Data science and analytics fall in an exciting intersection of math and science. The pattern recognition, heavy statistics, and calculus of a machine learning algorithm interpreted through a tidy process of iteration with steps for a final output is something I find incredibly cool. All of this comes with an important responsibility to balance hard science and mathematics and examine them through an ethical lens. There is an assumption in the hard sciences that math is the pinnacle of unbiased research and that it leaves no room for integrating ethics. This line of thought concludes algorithms are the ultimate truth and that there shall be no arguing with the numbers.
But what happens when the numbers are biased? When they are only telling half-truths? How can this be diagnosed and mitigated? Data scientists and analysts are usually brave and keen enough to sift through these questions when they build models, and as I work to navigate these questions myself I wanted to provide a couple of additional ethics tools in the data science and analytics toolbox.
There are plenty of resources discussing why data science should use an ethical lens when approaching machine learning and artificial intelligence. The Data Science and Engineering team at DataDrive just finished reading Weapons of Math Destruction for our quarterly book club and it laid out a lot of the issues with algorithms we encounter on a daily basis. In the book, O’Neill brushes broad strokes on how to mitigate Weapons of Math Destruction but doesn’t expand on how to establish a daily practice of increasing awareness of ethics in data.
Hopefully, after reading through the following checklist to promote ethical data science, you will be able to look beyond the logic of math as a universal truth and diagnose harmful ethical dilemmas in algorithms and models. More importantly, you’ll have some additional tools to fight back against Weapons of Math Destruction to foster a better world in technology.
The Ethical Data Science Toolkit
Here are four ways to decrease bias in your data algorithms (Thank you, Cathy O’Neil!)
- Understand Privacy
- It’s about more than protecting passwords and email (even though that should be an important aspect in thinking about privacy in your modeling). Laws like the GDPR in Europe or HIPPA in the United States are examples of establishing ethics in data privacy on a national level and provide guidelines for using, storing, and sharing personal data.
- Ways to mitigate: Ask yourself if you are pulling in extraneous information for your analysis. Could some columns in your dataset that contain personal data be removed prior to crunching numbers? Is there data that you can aggregate or scrub prior to analysis? I also like to do a gut check with myself. If my [zip code, gender, address, medical records] were released if this model was published, would I be upset? What about security? Does this get handed off in a siloed fashion to the cybersecurity team? Consider breaking down the walls and having a conversation with the security team about how to look at security during the build instead of waiting until it’s finished to consider privacy.
- Ensure You Have an Unbiased Training Data Set
- While easy to assume at first, this can be really tricky. Consider the saying “You don’t know what you don’t know.” How do you know if you have a biased training set?

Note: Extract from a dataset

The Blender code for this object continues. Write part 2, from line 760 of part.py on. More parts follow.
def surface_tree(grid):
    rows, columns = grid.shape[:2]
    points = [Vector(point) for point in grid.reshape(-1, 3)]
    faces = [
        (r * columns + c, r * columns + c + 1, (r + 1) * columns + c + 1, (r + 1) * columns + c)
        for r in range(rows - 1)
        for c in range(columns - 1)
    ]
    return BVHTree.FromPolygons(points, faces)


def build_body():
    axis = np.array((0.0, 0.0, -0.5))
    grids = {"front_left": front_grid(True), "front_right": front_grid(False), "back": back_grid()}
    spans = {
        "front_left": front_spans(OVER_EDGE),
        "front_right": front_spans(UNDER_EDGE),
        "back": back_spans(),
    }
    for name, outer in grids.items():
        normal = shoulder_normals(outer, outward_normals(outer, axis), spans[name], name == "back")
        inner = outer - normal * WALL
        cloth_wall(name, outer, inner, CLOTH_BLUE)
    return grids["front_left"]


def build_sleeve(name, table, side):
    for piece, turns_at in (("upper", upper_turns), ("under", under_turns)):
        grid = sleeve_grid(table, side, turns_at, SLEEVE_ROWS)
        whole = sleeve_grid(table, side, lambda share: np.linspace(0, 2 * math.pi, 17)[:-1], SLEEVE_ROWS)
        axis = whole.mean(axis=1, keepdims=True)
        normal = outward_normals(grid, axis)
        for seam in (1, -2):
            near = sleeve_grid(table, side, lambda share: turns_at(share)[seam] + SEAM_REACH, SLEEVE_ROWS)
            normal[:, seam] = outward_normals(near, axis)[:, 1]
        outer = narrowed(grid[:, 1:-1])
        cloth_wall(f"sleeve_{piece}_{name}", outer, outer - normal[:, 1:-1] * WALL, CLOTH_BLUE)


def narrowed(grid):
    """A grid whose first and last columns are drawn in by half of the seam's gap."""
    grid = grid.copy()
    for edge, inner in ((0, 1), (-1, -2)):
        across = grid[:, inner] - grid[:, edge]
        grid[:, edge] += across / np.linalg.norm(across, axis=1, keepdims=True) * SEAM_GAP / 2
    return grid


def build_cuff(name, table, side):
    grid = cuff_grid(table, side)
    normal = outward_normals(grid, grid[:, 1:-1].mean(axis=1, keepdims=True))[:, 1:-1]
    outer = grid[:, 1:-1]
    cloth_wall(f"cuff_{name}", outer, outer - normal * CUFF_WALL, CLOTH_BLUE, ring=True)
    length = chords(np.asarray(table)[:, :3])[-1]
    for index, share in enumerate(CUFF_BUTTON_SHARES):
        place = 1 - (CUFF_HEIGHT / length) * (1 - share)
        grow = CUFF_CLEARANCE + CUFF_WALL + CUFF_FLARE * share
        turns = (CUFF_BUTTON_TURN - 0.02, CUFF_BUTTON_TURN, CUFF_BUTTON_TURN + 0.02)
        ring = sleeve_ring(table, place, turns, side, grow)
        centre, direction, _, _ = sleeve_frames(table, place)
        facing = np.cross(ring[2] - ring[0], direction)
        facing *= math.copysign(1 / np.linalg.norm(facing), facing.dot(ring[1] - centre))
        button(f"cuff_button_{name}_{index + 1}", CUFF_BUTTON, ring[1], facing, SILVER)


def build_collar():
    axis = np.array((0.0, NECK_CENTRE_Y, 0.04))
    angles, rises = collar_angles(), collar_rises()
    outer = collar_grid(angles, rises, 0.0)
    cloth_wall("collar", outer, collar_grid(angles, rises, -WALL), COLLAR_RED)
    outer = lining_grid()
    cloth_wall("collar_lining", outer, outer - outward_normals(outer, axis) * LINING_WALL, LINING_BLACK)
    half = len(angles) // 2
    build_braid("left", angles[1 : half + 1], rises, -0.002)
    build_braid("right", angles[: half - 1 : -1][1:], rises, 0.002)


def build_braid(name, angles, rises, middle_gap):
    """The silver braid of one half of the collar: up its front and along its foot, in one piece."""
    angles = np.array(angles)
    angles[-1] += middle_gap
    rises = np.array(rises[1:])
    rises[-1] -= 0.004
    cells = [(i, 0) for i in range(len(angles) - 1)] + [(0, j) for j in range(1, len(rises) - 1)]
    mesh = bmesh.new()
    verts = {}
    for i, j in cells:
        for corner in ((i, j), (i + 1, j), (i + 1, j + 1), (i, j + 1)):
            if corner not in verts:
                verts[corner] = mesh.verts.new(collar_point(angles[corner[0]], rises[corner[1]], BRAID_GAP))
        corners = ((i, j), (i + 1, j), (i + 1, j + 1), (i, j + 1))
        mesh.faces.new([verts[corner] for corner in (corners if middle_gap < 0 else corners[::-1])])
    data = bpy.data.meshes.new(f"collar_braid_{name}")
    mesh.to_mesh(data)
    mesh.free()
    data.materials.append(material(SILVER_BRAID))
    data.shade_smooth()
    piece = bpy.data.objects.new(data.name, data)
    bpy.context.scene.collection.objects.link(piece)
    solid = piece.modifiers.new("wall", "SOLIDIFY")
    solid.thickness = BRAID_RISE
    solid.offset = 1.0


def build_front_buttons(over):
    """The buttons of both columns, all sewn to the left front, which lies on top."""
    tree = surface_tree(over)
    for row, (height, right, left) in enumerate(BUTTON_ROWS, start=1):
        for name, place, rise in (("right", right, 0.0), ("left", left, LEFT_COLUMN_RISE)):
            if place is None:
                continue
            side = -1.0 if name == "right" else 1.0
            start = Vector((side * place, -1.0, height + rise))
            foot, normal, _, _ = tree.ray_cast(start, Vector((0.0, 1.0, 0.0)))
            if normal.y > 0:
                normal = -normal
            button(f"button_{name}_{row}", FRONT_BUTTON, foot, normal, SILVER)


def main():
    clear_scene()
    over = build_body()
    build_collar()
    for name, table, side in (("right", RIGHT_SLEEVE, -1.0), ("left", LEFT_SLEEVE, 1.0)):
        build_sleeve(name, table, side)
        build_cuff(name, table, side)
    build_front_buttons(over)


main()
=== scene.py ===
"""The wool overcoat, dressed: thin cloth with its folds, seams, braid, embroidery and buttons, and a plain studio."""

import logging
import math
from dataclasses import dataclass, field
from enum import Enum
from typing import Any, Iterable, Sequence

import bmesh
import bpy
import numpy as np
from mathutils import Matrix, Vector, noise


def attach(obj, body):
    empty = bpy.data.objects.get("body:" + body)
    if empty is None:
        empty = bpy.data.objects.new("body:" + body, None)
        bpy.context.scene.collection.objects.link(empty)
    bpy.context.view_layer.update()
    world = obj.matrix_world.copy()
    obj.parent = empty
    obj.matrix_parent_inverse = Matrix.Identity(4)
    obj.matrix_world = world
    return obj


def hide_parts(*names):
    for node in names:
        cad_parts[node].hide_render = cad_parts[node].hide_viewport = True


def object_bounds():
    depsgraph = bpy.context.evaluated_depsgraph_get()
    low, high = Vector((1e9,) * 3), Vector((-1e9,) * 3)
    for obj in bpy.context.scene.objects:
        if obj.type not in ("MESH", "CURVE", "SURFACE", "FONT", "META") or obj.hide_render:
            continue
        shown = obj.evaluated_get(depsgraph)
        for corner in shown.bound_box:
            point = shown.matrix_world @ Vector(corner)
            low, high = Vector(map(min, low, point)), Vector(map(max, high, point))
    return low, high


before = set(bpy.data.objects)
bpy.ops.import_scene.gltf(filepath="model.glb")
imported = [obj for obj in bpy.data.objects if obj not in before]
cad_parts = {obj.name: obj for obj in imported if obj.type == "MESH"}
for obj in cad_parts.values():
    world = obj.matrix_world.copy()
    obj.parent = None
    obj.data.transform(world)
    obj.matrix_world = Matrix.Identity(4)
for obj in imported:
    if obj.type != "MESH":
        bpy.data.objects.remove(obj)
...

- Ways to mitigate: Is the training data set you are using representative of the whole? For example, let’s say you are running a model to predict the number of hours citizens in Minneapolis spend working during the week based on a number of metrics (gender, age, race, education). All of these metrics should be represented in the same ratio in your training set as they exist city-wide. It would also be beneficial to use training data that comes from all of the neighborhoods in the same ratio to make it representative of the whole. In Minneapolis, for example, the outcome of running an income-based model in the Kenwood neighborhood would be very different from Phillips. Representation matters.

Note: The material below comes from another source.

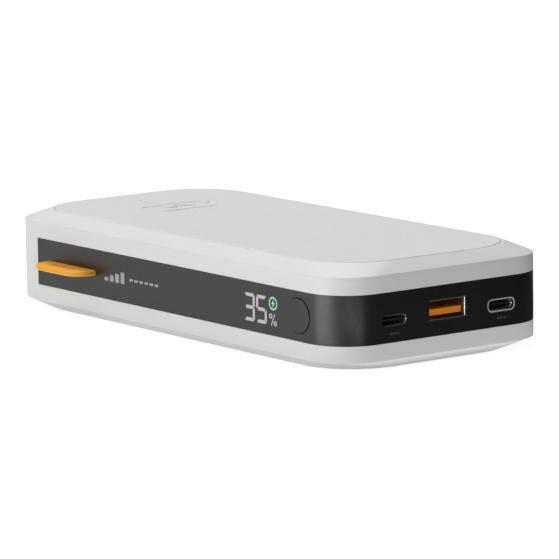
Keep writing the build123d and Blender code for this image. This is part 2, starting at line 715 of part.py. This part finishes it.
def ribbon_sockets():
    x0, x1 = RIBBON_X0 - 0.8, RIBBON_X1 + 0.8
    z0, z1 = SIDE_SOCKET_Z0, SIDE_SOCKET_Z0 + SOCKET_W
    on_side_board = block(x0, x1, SIDE_BOARD_Y1, SIDE_BOARD_Y1 + SOCKET_T, z0, z1)
    y0, y1 = RIBBON_SOCKET_Y - SOCKET_W / 2, RIBBON_SOCKET_Y + SOCKET_W / 2
    on_main_board = block(x0, x1, y0, y1, BOARD_TOP, BOARD_TOP + SOCKET_T)
    return on_side_board, on_main_board


# ---------- cells ----------
def cell(z0):
    body = block(CELL_X0, CELL_X1, -CELL_W / 2, CELL_W / 2, z0, z0 + CELL_H)
    body = fillet(body.edges(), CELL_EDGE_R)
    middle = z0 + CELL_H / 2
    half_w, half_t = SEAL_W / 2, SEAL_T / 2
    seal = block(CELL_X1 - 0.5, CELL_X1 + SEAL_LENGTH, -half_w, half_w, middle - half_t, middle + half_t)
    return body + seal


def foam_pad(z0):
    return block(CELL_X0 + 4, CELL_X1 - 4, -CELL_W / 2 + 4, CELL_W / 2 - 4, z0, z0 + PAD_T)


def cell_terminals():
    """Nickel strips from the cells' seals into slots of the protection board."""
    strips = []
    for z0 in (CELL_LOWER_Z, CELL_UPPER_Z):
        z = z0 + CELL_H / 2
        for side in (-1, 1):
            y = side * TAB_STRIP_Y
            strips.append(
                block(
                    CELL_X1 + SEAL_LENGTH,
                    CELL_BOARD_X1,
                    y - TAB_STRIP_W / 2,
                    y + TAB_STRIP_W / 2,
                    z - TAB_STRIP_T / 2,
                    z + TAB_STRIP_T / 2,
                )
            )
    return strips


def protection_board(strips):
    board = block(CELL_BOARD_X0, CELL_BOARD_X1, -CELL_BOARD_W / 2, CELL_BOARD_W / 2, FLOOR_Z, ROOF_Z - 0.2)
    for strip in strips:
        board -= strip
    return board


def battery_lead(y):
    """A short round lead from the protection board, over and down to the main board."""
    start = (CELL_BOARD_X1, y, LEAD_START_Z)
    end = (LEAD_END_X, y, BOARD_TOP)
    path = Spline([start, end], tangents=[(1, 0, 0), (0, 0, -1)])
    return sweep(Plane(origin=start, z_dir=(1, 0, 0)) * Circle(LEAD_R), path)


def power_inductors():
    inductors = []
    for y, side, height in INDUCTORS:
        outline = RectangleRounded(side, side, 0.15 * side)
        inductors.append(Pos(INDUCTOR_X, y, BOARD_TOP) * extrude(outline, height))
    return inductors


def output_capacitors():
    places = [(58.0, -13.0), (58.0, -21.0), (66.5, -12.6)]
    return [rod_z(CAPACITOR_R, x, y, BOARD_TOP, BOARD_TOP + CAPACITOR_H) for x, y in places]


def chip(x, y, side, height):
    half = side / 2
    return block(x - half, x + half, y - half, y + half, BOARD_TOP, BOARD_TOP + height)


# ---------- fasteners ----------
def cross_recess(x, y, z, up):
    """A cross-head recess in a screw head whose face is at z."""
    z0, z1 = (z - RECESS_DEPTH, z + 0.1) if up else (z - 0.1, z + RECESS_DEPTH)
    arm, half_t = RECESS_ARM, RECESS_HALF_T
    along_x = block(x - arm, x + arm, y - half_t, y + half_t, z0, z1)
    along_y = block(x - half_t, x + half_t, y - arm, y + arm, z0, z1)
    return along_x + along_y


def case_screws():
    screws = []
    for x, y in CASE_SCREWS:
        face = CASE_SEAT_Z - CASE_HEAD_T
        head = rod_z(CASE_HEAD_R, x, y, face, CASE_SEAT_Z)
        shank = rod_z(CASE_SCREW_R, x, y, CASE_SEAT_Z, CASE_SCREW_TIP_Z)
        screws.append(head + shank - cross_recess(x, y, face, False))
    return screws


def board_screws():
    screws = []
    for x, y in BOARD_SCREWS:
        head = rod_z(BOARD_HEAD_R, x, y, BOARD_TOP, BOARD_TOP + BOARD_HEAD_T)
        shank = rod_z(BOARD_SCREW_R, x, y, 6.0, BOARD_TOP)
        screws.append(head + shank - cross_recess(x, y, BOARD_TOP + BOARD_HEAD_T, True))
    return screws


# ---------- build ----------
blank = shell_blank()
node("lower_shell", lower_shell(blank))
node("upper_shell", upper_shell(blank))
node("top_panel", panel(HEIGHT - PANEL_T, HEIGHT, HEIGHT) - battery_symbol())
node("bottom_panel", panel(0, PANEL_T, 0))
node("top_panel_adhesive", adhesive_sheet(HEIGHT - PANEL_T - ADHESIVE_T))
node("bottom_panel_adhesive", adhesive_sheet(PANEL_T))

digits = digit_segments(TENS_X, ["top", "upper_right", "middle", "lower_right", "bottom"])
digits += digit_segments(UNITS_X, ["top", "upper_left", "middle", "lower_right", "bottom"])
digit_inlays = inlays(digits + percent_sign())
icon_inlays = inlays(charge_icon())
node("dark_band", dark_band(digit_inlays + icon_inlays))
node("display_digits", *digit_inlays)
node("charge_icon", *icon_inlays)
node("display_module", display_module())
node("usb_c_trim_ring", usb_c_trim_ring())
node("pull_tab", pull_tab())

node("power_button", power_button())
node("switch_body", switch_body())
node("switch_plunger", switch_plunger())
node("side_board", side_board())
node("display_ribbon", display_ribbon())
node("ribbon_sockets", *ribbon_sockets())

node("main_board", main_board())
for place, side, mouth_x in (
    ("left", -1, FACE_X - USB_C_LEFT_RECESS),
    ("right", 1, FACE_X - USB_C_RIGHT_RECESS),
):
    node(f"usb_c_{place}_shell", usb_c_shell(side, mouth_x))
    node(f"usb_c_{place}_tongue", usb_c_core(side, mouth_x))
    node(f"usb_c_{place}_contacts", *usb_c_contacts(side, mouth_x))
node("usb_a_shell", usb_a_shell())
node("usb_a_tongue", usb_a_core())
node("usb_a_contacts", *usb_a_contacts())
node("power_inductors", *power_inductors())
node("output_capacitors", *output_capacitors())
node("controller_chips", *[chip(*chip_size) for chip_size in CONTROLLERS])
node("power_transistors", *[chip(TRANSISTOR_X, y, TRANSISTOR_SIDE, TRANSISTOR_H) for y in TRANSISTOR_Y])

node("lower_cell", cell(CELL_LOWER_Z))
node("upper_cell", cell(CELL_UPPER_Z))
node("lower_foam_pad", foam_pad(FLOOR_Z))
node("middle_foam_pad", foam_pad(CELL_LOWER_Z + CELL_H))
node("upper_foam_pad", foam_pad(CELL_UPPER_Z + CELL_H))
strips = cell_terminals()
node("cell_terminals", *strips)
node("protection_board", protection_board(strips))
node("positive_lead", battery_lead(LEAD_Y))
node("negative_lead", battery_lead(-LEAD_Y))
node("case_screws", *case_screws())
node("board_screws", *board_screws())
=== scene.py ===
import json
import math

import bmesh
import bpy
from mathutils import Matrix, Vector


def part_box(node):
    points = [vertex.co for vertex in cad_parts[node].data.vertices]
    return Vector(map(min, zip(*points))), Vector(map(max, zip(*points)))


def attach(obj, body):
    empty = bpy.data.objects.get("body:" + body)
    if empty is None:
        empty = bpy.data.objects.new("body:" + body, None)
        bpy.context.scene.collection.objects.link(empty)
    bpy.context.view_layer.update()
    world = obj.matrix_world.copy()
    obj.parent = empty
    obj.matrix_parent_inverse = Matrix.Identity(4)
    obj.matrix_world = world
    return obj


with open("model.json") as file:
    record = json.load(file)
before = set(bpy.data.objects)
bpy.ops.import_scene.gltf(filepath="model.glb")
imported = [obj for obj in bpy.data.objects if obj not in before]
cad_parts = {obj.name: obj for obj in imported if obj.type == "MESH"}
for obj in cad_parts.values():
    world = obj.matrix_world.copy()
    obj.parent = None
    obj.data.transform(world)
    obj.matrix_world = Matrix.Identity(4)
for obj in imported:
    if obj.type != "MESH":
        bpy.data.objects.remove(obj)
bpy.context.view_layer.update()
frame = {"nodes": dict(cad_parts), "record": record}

# Looks of a white power bank with a dark wrap-round band. Metres, in the CAD frame:
# +X is the port end, -Y the display side, +Z up, origin under the middle of the body.

MM = 0.001
BODY = "case"
BAND = "dark_band"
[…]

- Here is an additional article from the Brookings Institute that walks through some great examples of bias in data and provides some mitigation strategies in practice.
- Develop Transparency in Your Methods
- We all feel more comfortable using an algorithm when we understand the decision-making of a model. While there will always be some sort of black box in AI, creating transparency in the data used and how it is manipulated, as well as some understanding of the outcome is imperative in trusting the solution.

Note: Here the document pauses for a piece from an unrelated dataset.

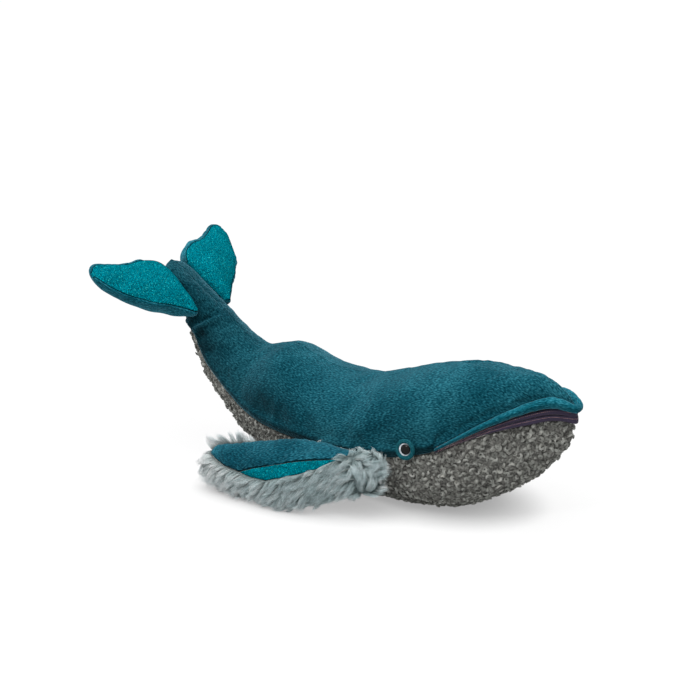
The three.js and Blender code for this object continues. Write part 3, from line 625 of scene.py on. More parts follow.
def fleece_look():
    tones = ((0.0, (104, 104, 100)), (0.45, (160, 162, 157)), (0.75, (190, 191, 186)), (1.0, (216, 215, 208)))
    # Painted shade: each curl strand is darker at both ends, where it meets the backing.
    shade_along = ((0.0, (150, 149, 146)), (0.25, (232, 232, 230)), (0.6, grey(255)), (1.0, (206, 206, 204)))
    sheen = {"Sheen_Weight": 0.2, "Sheen_Roughness": 0.6, "Sheen_Tint": linear(205, 205, 200)}
    return strand_look("curly_fleece", 0.85, tones, shade_along, 0.95, 0.05, **sheen)


def fleece_ground_look():
    look = Look("fleece_ground", 1.0)
    # Painted shade: the backing is darker than the curls on it, and darkest where its own bump is low.
    lumps = look.noise(look.place(), 420, 4.0, 0.8)
    look.paint(look.ramp(lumps, (0.35, (58, 58, 56)), (0.5, (98, 98, 94)), (0.65, (140, 140, 135))))
    look.bump(lumps, 0.0016)
    return look.material


def fur_look():
    tones = ((0.0, (158, 179, 181)), (0.5, (208, 223, 225)), (0.9, grey(255)))
    # Painted shade: each fur strand is darker towards its root.
    shade_along = ((0.0, (116, 128, 126)), (0.35, (200, 208, 207)), (0.75, (250, 252, 252)), (1.0, grey(255)))
    sheen = {"Sheen_Weight": 0.2, "Sheen_Roughness": 0.5, "Sheen_Tint": linear(225, 235, 238)}
    return strand_look("long_fur", 0.9, tones, shade_along, 0.7, 0.25, **sheen)


def fur_ground_look():
    look = Look("fur_ground", 0.95)
    strands = look.noise(look.stretched(look.uv("cloth"), 250, 1400), 1.0, 3.0, 0.5)
    # Painted shade: the backing is darker than the strands on it, and darkest where its own bump is low.
    look.paint(look.ramp(strands, (0.35, (70, 84, 86)), (0.5, (104, 120, 121)), (0.68, (140, 156, 157))))
    look.bump(strands, 0.001)
    return look.material


def glitter_look(name, most=255):
    look = Look(name, 0.6, 0.0)
    cells = look.node("ShaderNodeTexVoronoi", {"Vector": look.place(), "Scale": 1600.0})
    spark = look.node("ShaderNodeSeparateColor", {"Color": cells.outputs["Color"]})
    grain = look.noise(look.place(), 55, 3.0)
    weave = look.noise(look.stretched(look.uv("cloth"), 900, 500, turn=0.7), 1.0, 1.0)
    # Each Voronoi cell is one flake with its own tone; the few brightest cells are painted glints.
    colour = look.ramp(
        spark.outputs[0], (0.0, (0, 92, 108)), (0.3, (0, 122, 140)), (0.8, (0, 152, 172)),
        (0.95, (0, 184, 198)), (1.0, (70, 232, 226)),
    )
    shade = look.ramp(grain, (0.35, grey(206)), (0.65, grey(255)))
    # A most below 255 makes a darker copy of the glitter: painted shade.
    threads = look.ramp(weave, (0.4, grey(most * 5 // 8)), (0.58, grey(most)))
    look.paint(look.blend("MULTIPLY", 0.8, look.blend("MULTIPLY", 0.5, colour, shade), threads))
    look.bump(spark.outputs[2], 0.0005, 0.8)
    return look.material


def lining_look():
    look = Look("mouth_lining", 0.85, 0.15, Sheen_Weight=0.08)
    weave = look.noise(look.stretched(look.uv("cloth"), 1500, 1500), 1.0, 2.0)
    wide = look.noise(look.place(), 60, 2.0)
    colour = look.ramp(weave, (0.35, (38, 32, 48)), (0.65, (72, 64, 86)))
    look.paint(look.blend("MULTIPLY", 0.4, colour, look.ramp(wide, (0.3, grey(180)), (0.7, grey(255)))))
    look.bump(weave, 0.0004, 0.6)
    return look.material


def plain_look(name, low, high, roughness, scale, distance, shine=None):
    look = Look(name, roughness, shine)
    grain = look.noise(look.place(), scale, 3.0)
    look.paint(look.ramp(grain, (0.35, low), (0.65, high)))
    if distance:
        look.bump(grain, distance, 0.5)
    return look.material


velour = velour_look("dark_velour", (0, 46, 58), (18, 78, 92), (48, 118, 133), turn=0.12, rear=204)
velour_light = velour_look("lip_velour", (2, 60, 73), (16, 95, 111), (54, 138, 156), turn=0.3, low=200)
# Painted shade: the flipper velour is a darker copy of the body velour, for the shade of the body beside it.
velour_flipper_shaded = velour_look("flipper_velour", (0, 42, 55), (14, 73, 88), (44, 114, 131), turn=-0.6)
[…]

- How to mitigate: I love the way this Medium article breaks down the transparency of data and the importance of communication. By stating intentions, processes, datasets, outcomes, failures (and how they were fixed), transparency can be achieved to garner trust in a model. It’s about more than just spitting out a recommendation generator. Ethical data science is about building trust in a model through clear communication about the process.
- Zero in on Your Blind Spots
- Going back to the second point, it’s hard to know what you don’t know, but there are strategies you can use to start finding your blind spots.
- Ways to Mitigate: Disaggregating your results can help you zoom in on your blind spots. This has been well documented in the facial recognition arena. Aggregated results may show the algorithm is correctly identifying most people, but when disaggregated, it is shown that most models misidentify people of color and women. Try this with your outcomes on a number of metrics to see if you can identify any blind spots. Just like defending a thesis, poke holes in your results and in your model.
Conclusion
These are just a handful of ways we can increase our impact on the data we are putting out into the world to make it more robust, trustworthy, and meaningful. After all, an algorithm is only as good as the people writing its code. These simple steps will help create a community around an ethical data science practice while promoting a better system for analysis.